Bev: And for all we know this family could be perfectly lovely.
Karl: Well, that’s hardly the point, is it?
Bev: Maybe it’s a point to consider.
Karl: Bev, I’m not here to solve society’s problems. I’m simply telling you what will happen, and it will happen as follows: First one family will leave, then another, and another, and each time they do, the values of these properties will decline, and once that process begins, once you break that egg, Bev, all the kings horses, etcetera—
Russ: If you honestly think I give a rat’s ass about the goddamn—
Jim: Okay. Okay.
Russ: —what, ya mean the community where every time I go for a haircut, where they all sit and stare like the goddamn grim reaper walked in the barber shop door? That community?
Karl: My wife is two weeks away from giving birth to a child.
Russ: Where, Bev stops at Gelman’s for a quart of milk and they look at her like she’s got the goddamn plague? That the community I’m supposed to be looking out for?
And Francine walking in at nine in the morning to find him there. You be my guest, Karl. You go ahead and tell those people what kind of house they’re moving into and see if that stops ‘em, because I’ll tell you what, I don’t care if a hundred Ubangi tribesman with a bone through the nose overrun this goddamn place, ‘cause I’m through with all of you, ya motherfucking sons of bitches. Every one of you.
Lindsey: Can I say? We talked about renovation. We discussed it. Because these houses are so charming and I know it’s a shame — but when you figure in the crack in the sub-floor and the cost of the lead abatement — and in a market like this one? It just made more sense to start from scratch.
Tom: Right. But: the Owners Association has a vested interest — Kevin and Lena call me up last month, they say Tom, we’ve got this problem, these people are planning to build a house that’s a full fifteen feet taller than all the adjacent structures…and I think we’d all agree that there’s a mutual benefit to maintaining the integrity — the architectural integrity…of a historically significant…neighborhood.
Lindsey: And you know, the thing is? Communities change.
Steve: They do.
Lindsey: That’s just the reality.
Steve: It is.
Lena: And some change is inevitable, and we all support that, but it might be worth asking yourself who exactly is responsible that change?
Lindsey: I’m not sure what you—?
Kevin: Wait, what are you trying to—?
Lena: I’m asking you to think about the motivation behind the long-range political initiative to change the faith of this neighborhood….I mean that this is a highly desirable area…And I’m saying that there are certain economic interests that are being served by those changes and others that are not. That’s all.
Steve: The history of America is the history of private property.
Lena: That may be —
Steve: Read De Tocqueville.
Lena: —though I rather doubt your grandparents were sold as private property.

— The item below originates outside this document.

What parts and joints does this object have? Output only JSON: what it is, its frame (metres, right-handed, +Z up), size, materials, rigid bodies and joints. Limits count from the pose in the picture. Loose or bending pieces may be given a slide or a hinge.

Steve: Ohhhhh my god. Look. Look. Humans are territorial, okay?
Lindsey: Who are you?
Steve: This is why we have wars. One group, one tribe, tries to usurp some territory — and now you guys have this territory, right? And you don’t like having it stolen away from you, the way white people stole everything else from black America. We get it, okay? And we apologize. But what good does it do, if we perpetually fall into the same, predictable little euphemistic tap dance around the topic?
Kevin: You know how to tap dance?
Steve: See? See what he’s doing?!!
Lindsey: Maybe quit while you’re ahead.
Steve: No. I’m sick of — No. Every single word we say is — is — is scrutinized for some kind of latent — Meanwhile you guys run around saying n-word this and n-word that and whatever. We all know why there’s a double standard but I can’t even so much as repeat a fucking joke that the one black guy I know told me —
Lindsey: Well, I want to say this: I want to say I feel angry. And I’m basically kind of hurt by the implication that’s been made that, just because we want to live as your neighbors and raise a child alongside yours, that somehow, in the process of doing that, we’ve had our ethics called into question. Because that is hurtful.
But you know, I think things are about to change. I really do. I know it’s been a hard couple of years for all of us, I know they have been, but I really believe things are about to change for the better. I firmly believe that.